A California state prison psychologist has been charged with faking her own rape in an unsuccessful bid to persuade her husband to move to a safer neighborhood, authorities said on Friday.
Laurie Ann Martinez conspired with a friend to create the appearance that she was beaten, robbed and raped in her Sacramento home in April, according to conspiracy charges filed by the Sacramento County district attorney.
Investigators say she split her own lip with a pin, scraped her knuckles with sandpaper and had her friend punch her in the face with boxing gloves they bought for that purpose. She ripped open her blouse to expose her breasts, wet her pants to give the appearance she had been knocked unconscious, and was crying hysterically when police arrived, according to court papers.
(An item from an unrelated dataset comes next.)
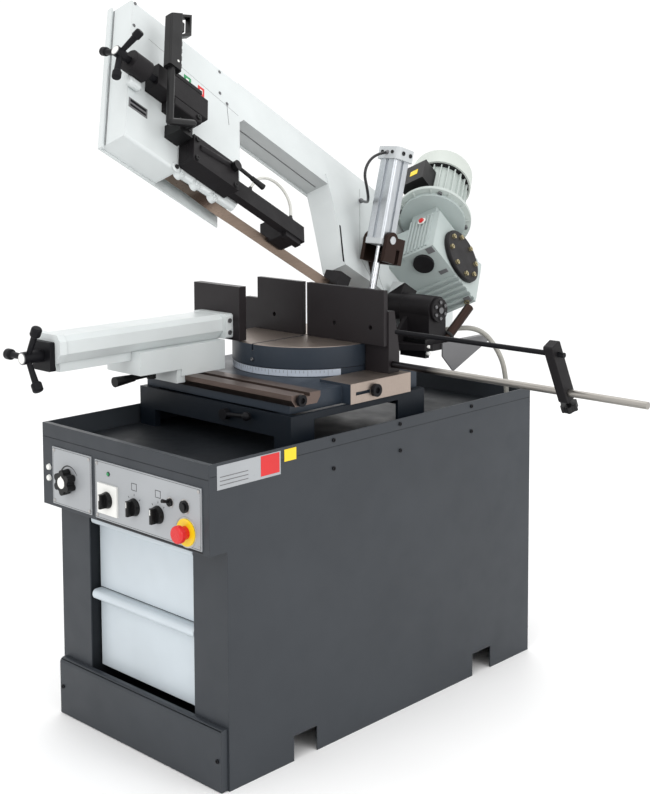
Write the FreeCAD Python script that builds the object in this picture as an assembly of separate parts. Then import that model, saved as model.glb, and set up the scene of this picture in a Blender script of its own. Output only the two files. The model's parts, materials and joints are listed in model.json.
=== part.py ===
import FreeCAD, Part
import math
import os

os.makedirs("parts", exist_ok=True)

V = FreeCAD.Vector
X_AXIS = V(1, 0, 0)
Y_AXIS = V(0, 1, 0)
Z_AXIS = V(0, 0, 1)

# ---------------------------------------------------------------- driving dimensions (mm)
# Frame: Z up, origin on the floor under the cabinet, -Y the operator side, +X the outfeed side.

GAP = 0.4                    # free space between parts that move past each other

# cabinet
CAB_X = 311.0                # half width
CAB_Y = 564.0                # half length of the lower cabinet
HOUSING_Y = -615.0           # front face of the control housing
HOUSING_Z = 547.0            # underside of the control housing
RIM_Z = 750.0
DECK_Z = 700.0
SHEET = 3.0
PAN_Z = 62.0
GLAND_X = -180.0
GLAND_Z = 180.0
BAY_X = 195.0                # half width of the drawer bay
BAY_Z = (135.0, 547.0)
FORK_SLOTS = ((-362.0, -285.0), (311.0, 390.0))
FORK_HEIGHT = 60.0

# X, Z and radius of the hole behind each control: switch, selectors, toggle, button, stop, flow
CONTROL_HOLES = ((-42.0, 607.0, 12.0), (54.0, 608.0, 10.0), (140.0, 608.0, 10.0), (183.0, 645.0, 7.0),
                 (233.0, 645.0, 9.0), (237.0, 588.0, 15.0), (-199.0, 622.0, 9.0))

# bed and swivel
SWIVEL_X = -38.0
SWIVEL_Y = 40.0
DISC_R = 200.0
DISC_Z = (863.3, 920.0)
BED_Z = (800.0, 843.0)
TABLE_Z = 920.0
SPIGOT_R = 60.0

# jaws
JAW_FACE_Y = 32.0
JAW_TOP = 1062.0

# moving vise
VISE_X = -175.0
VISE_AXIS_Z = 943.0
VISE_FACE_Y = -136.0
SCREW_R = 10.0

# bow: tilted about the cutting line, then raised about the pivot
PIVOT_Y = 355.0
PIVOT_Z = 971.0
CUT_Z = 921.0                # height of the blade's centre line with the bow down
TILT_DEG = 28.0
RAISE_DEG = 29.5
WHEEL_R = 190.0
IDLER_S = 850.0
DRIVE_S = -130.0
BLADE_WIDTH = 27.0
BLADE_THICK = 1.1
BACK_N = -34.0               # open side of the casting, closed by the back cover
FACE_N = 40.0                # outer face of the head and beam
LOBE_N = 38.0                # outer face of the lower fairing and its screw lobes
HOUSING_N = 45.0             # outer face of the rear housing
SCREW_N = 72.0               # axis of the tension screw
SCREW_W = 177.0

# worm gearbox
GEAR_TURN_DEG = 21.5
WORM_B = 80.0
WORM_N = 146.0
MOTOR_A = 134.0
TERMINAL_TURN_DEG = 0.0      # where the terminal box sits around the motor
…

Martinez, her friend and two co-workers eventually told police the whole thing was an elaborate setup to convince Martinez's husband, David, that they needed to move.
It didn't work. Instead, the couple filed for divorce in May, six weeks after the April 10 incident at the home they shared, according to court records.
"If all you wanted to do is move, there's other ways than staging a burglary and rape," said Sacramento police Sgt. Andrew Pettit. "She went to great lengths to make this appear real."
Martinez, 36, a psychologist for the California Department of Corrections and Rehabilitation, told police she had come home that day to find a stranger in her kitchen.
"As she tried to run away, the suspect grabbed her and hit her in the face," court records say in describing what she told police. "She lost consciousness and then when she awoke she found her pants and underwear pulled down to her ankles."
Missing from her home were two laptop computers, Martinez's purse, an Xbox video game console, a camera and numerous credit cards that Martinez said the stranger had stolen.
In reality, the items were all at the home of her friend, Nicole April Snyder, authorities allege.
Martinez was arrested Monday and freed on $50,000 bond. Snyder, 33, is charged with the same conspiracy counts.
If convicted of conspiracy, each woman faces up to three years in prison, Orio said.
Police detectives and crime scene investigators spent hundreds of hours on the case, until one of Martinez's prison co-workers came forward to say Martinez had been talking at work about faking a crime at her home to persuade her husband to move.
"It doesn't sit well for other women who really are victims, crying wolf," Pettit said.
Martinez had been a psychologist overseeing other mental health workers treating inmates at California State Prison, Sacramento, said department spokeswoman Terry Thornton.
Robert Kahane, executive officer of the California Board of Psychology, said Martinez's license currently is valid. However, "we are working diligently to ensure immediate and continued consumer protection as quickly as possible," he said.